TASK DATA ::
■ ■ ■ ■ ■ ■ ■

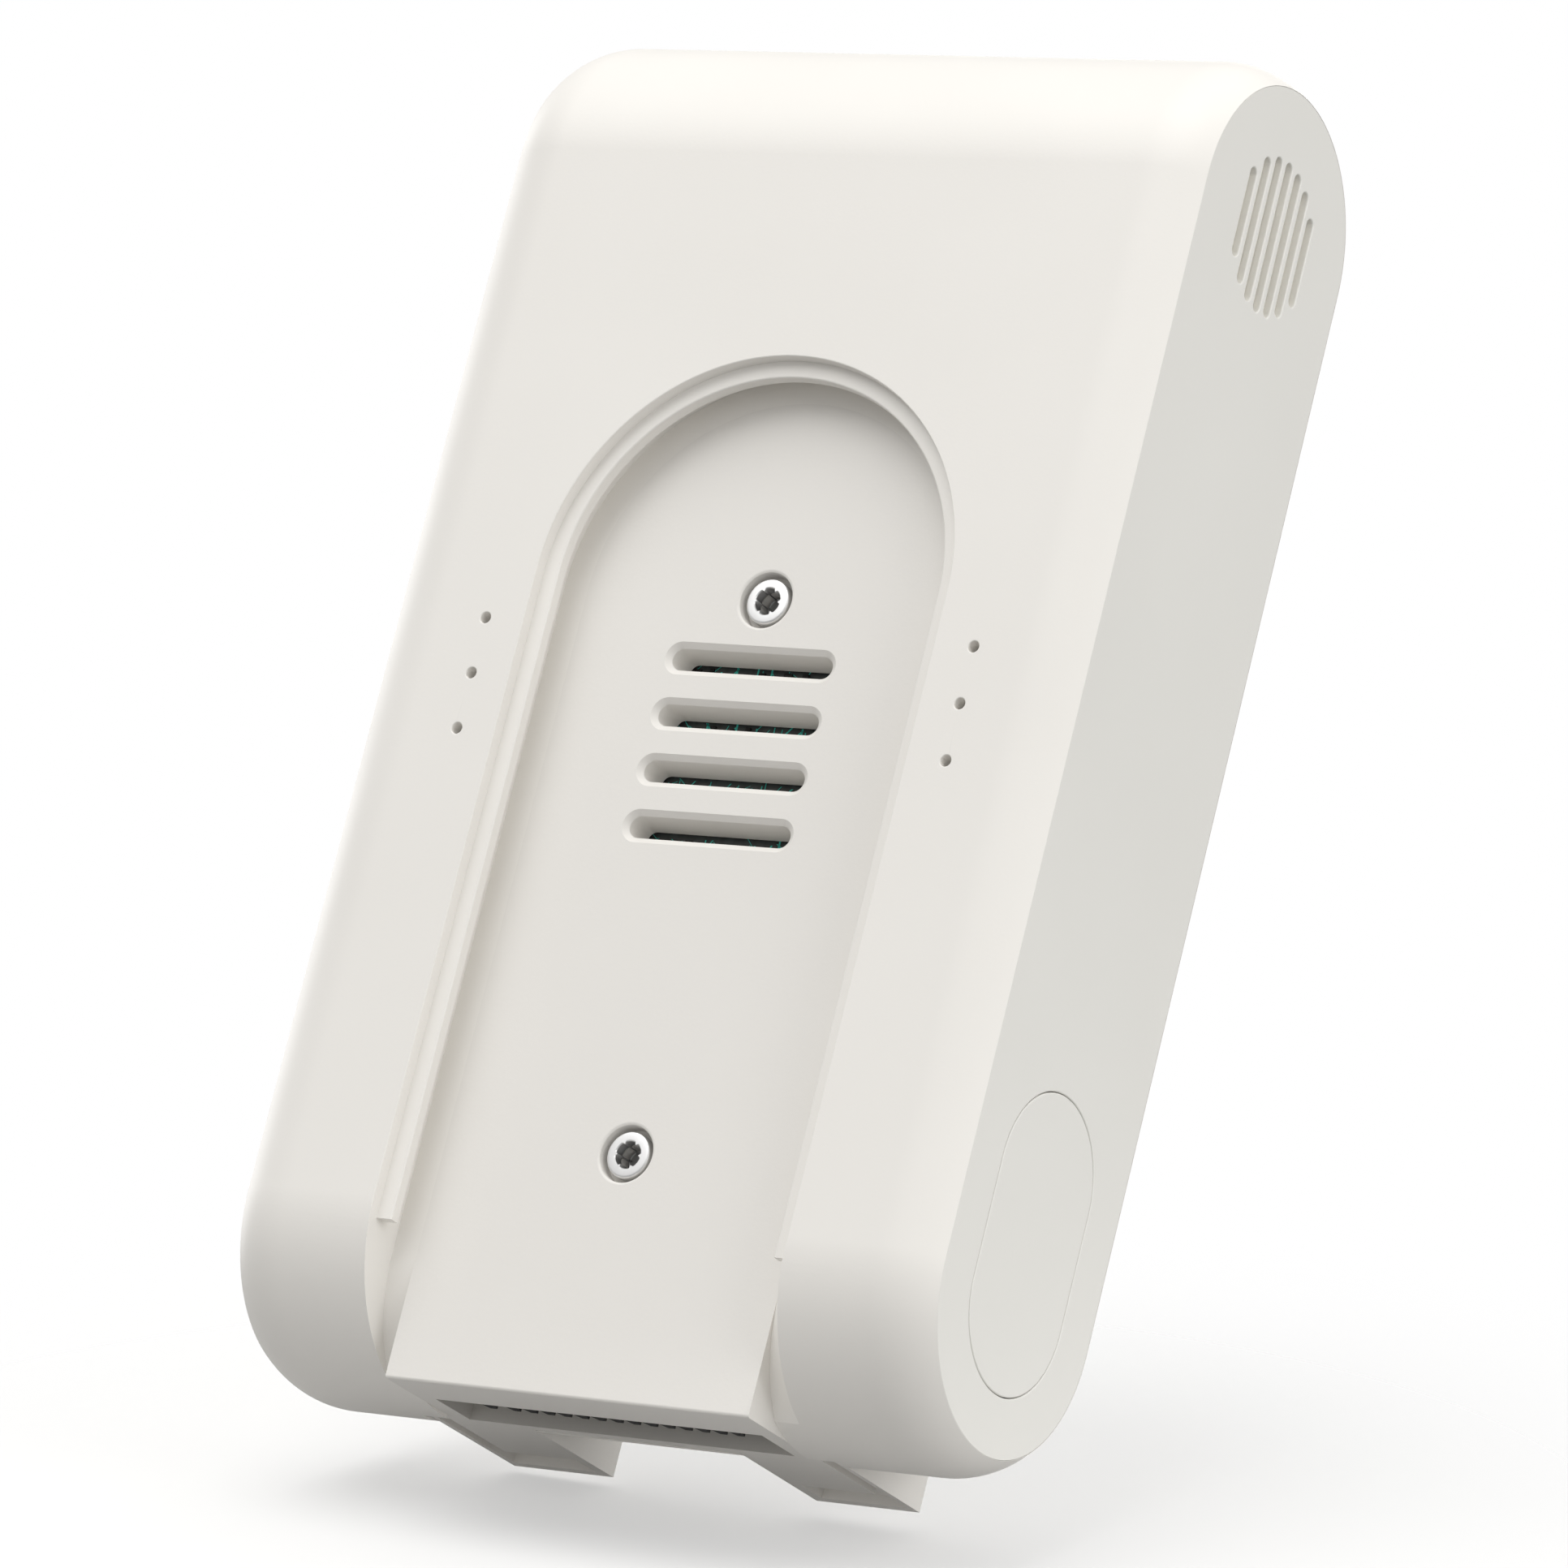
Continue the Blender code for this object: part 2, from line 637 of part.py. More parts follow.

■ ■ ■ ■ ■ ■ ■

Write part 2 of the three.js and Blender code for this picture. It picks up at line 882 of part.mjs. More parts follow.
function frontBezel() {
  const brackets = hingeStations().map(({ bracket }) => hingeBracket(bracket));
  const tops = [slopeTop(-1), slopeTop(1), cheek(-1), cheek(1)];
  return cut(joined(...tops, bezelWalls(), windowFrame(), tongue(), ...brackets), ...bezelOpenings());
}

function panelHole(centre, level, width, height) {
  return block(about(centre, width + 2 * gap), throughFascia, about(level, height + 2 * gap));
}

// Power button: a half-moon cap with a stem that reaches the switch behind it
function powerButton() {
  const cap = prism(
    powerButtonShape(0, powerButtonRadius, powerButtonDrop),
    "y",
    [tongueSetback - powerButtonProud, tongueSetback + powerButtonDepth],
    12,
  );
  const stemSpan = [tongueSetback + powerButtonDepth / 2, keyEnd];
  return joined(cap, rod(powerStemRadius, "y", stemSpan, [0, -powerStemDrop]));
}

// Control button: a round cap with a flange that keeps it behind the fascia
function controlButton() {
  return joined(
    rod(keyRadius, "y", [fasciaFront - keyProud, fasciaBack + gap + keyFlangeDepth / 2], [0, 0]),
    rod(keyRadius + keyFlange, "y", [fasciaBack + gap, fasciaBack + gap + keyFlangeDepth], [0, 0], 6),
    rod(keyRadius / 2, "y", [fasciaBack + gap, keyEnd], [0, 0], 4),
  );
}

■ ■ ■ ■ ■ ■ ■

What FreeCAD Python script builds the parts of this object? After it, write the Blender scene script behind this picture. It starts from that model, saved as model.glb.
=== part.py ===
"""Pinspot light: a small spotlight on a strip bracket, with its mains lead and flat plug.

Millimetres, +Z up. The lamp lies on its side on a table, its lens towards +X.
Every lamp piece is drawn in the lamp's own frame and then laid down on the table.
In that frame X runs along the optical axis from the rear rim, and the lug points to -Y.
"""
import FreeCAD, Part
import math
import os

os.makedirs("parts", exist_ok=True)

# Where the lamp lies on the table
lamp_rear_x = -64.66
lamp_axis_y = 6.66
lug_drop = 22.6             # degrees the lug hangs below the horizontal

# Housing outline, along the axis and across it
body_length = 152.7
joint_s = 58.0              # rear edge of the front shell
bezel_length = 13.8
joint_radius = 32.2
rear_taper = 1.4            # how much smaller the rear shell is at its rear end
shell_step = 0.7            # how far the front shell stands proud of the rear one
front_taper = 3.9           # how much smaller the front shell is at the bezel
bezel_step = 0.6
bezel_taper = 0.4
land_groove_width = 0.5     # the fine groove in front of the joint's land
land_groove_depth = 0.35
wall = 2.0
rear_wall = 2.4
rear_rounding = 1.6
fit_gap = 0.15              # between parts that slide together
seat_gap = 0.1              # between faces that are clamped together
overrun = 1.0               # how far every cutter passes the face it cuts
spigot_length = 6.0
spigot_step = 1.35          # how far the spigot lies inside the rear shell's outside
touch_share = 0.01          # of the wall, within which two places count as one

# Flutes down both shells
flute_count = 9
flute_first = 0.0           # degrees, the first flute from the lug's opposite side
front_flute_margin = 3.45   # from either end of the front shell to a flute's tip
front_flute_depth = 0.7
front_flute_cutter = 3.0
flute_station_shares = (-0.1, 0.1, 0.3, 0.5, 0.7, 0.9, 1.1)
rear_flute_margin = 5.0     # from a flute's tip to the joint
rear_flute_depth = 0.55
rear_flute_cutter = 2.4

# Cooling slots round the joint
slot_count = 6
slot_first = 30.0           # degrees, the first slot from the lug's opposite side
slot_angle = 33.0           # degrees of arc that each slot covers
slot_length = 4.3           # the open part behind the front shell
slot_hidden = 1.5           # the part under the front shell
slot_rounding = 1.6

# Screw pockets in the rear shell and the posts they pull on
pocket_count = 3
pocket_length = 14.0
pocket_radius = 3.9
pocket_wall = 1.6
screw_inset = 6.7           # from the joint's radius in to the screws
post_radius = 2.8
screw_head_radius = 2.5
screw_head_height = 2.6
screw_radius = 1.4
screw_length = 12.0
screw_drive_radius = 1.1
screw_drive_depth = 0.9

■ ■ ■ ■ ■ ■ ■

BRIEF :: Exactly reproduce the stretch from the line with "What FreeCAD Python" through the line with "and flat plug.", including both ends and nothing else.

PROBLEM SOLUTION ::
What FreeCAD Python script builds the parts of this object? After it, write the Blender scene script behind this picture. It starts from that model, saved as model.glb.
=== part.py ===
"""Pinspot light: a small spotlight on a strip bracket, with its mains lead and flat plug.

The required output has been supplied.